Pertentangan antara Murba dan PKI semakin tajam. Ketika PKI semakin kuat, Murba bekerja sama dengan militer dan pihak lain dalam usaha menjegal PKI dengan membentuk Badan Pendukung Soekarnoisme (BPS). Namun setelah itu BPS dibubarkan oleh Bung Karno. Sukarni dan Syamsudin Chan ditahan pada awal 1965. Murba dibekukan dan kemudian dibubarkan pada September 1965 karena dituduh menerima uang US$ 100 juta dari CIA untuk menggulingkan Presiden. Pada 17 Oktober 1966 Soekarno merehabilitasi partai Murba melalui Keputusan Presiden Nomor 223 Tahun 1966.

Masa Orde Baru sunting

Pada awal Orde Baru, Adam Malik menjadi Menteri Luar Negeri dan kemudian Wakil Presiden.
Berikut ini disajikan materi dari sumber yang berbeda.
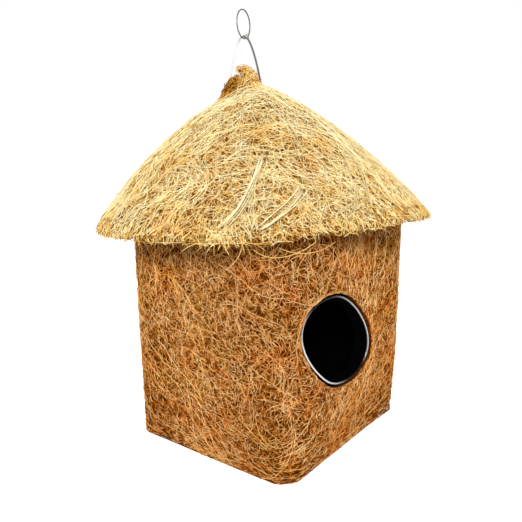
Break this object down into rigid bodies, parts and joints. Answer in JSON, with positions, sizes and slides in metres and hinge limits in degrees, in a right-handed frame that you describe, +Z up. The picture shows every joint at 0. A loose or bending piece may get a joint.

Namun posisinya ini tidak berpengaruh sama sekali bagi Partai Murba.

Dalam pemilu pertama era Orde Baru, Juli 1971 — dua bulan setelah wafatnya Sukarni, tokoh partai ini — Murba memperoleh 49 ribu suara (0,09 persen pemilih). Tetapi kegagalan utama Murba disebabkan oleh stigma rezim Orde Baru terhadap seluruh golongan kiri. Selain itu Orde Baru juga menabukan sosok Tan Malaka. Gelar pahlawannya memang tak pernah dicabut, tetapi namanya dihilangkan dari buku pelajaran sejarah di sekolah. Dalam pemilu selanjutnya (1977) Murba berfusi dengan Partai Demokrasi Indonesia.

Masa reformasi sunting

Setelah Soeharto jatuh, Murba, yang menyebut dirinya ”Musyawarah Rakyat Banyak” itu, mencoba mengikuti Pemilu pada tahun 1999. Sayangnya mereka hanya mendapat 62 ribu suara (0,06 persen pemilih) sehingga tidak lolos electoral threshold untuk Pemilu berikutnya. Menjelang Pemilu 2009, partai ini muncul kembali dalam bentuk baru dengan nama Partai Murba Indonesia akan tetapi partai ini tidak lolos seleksi oleh KPU.[6]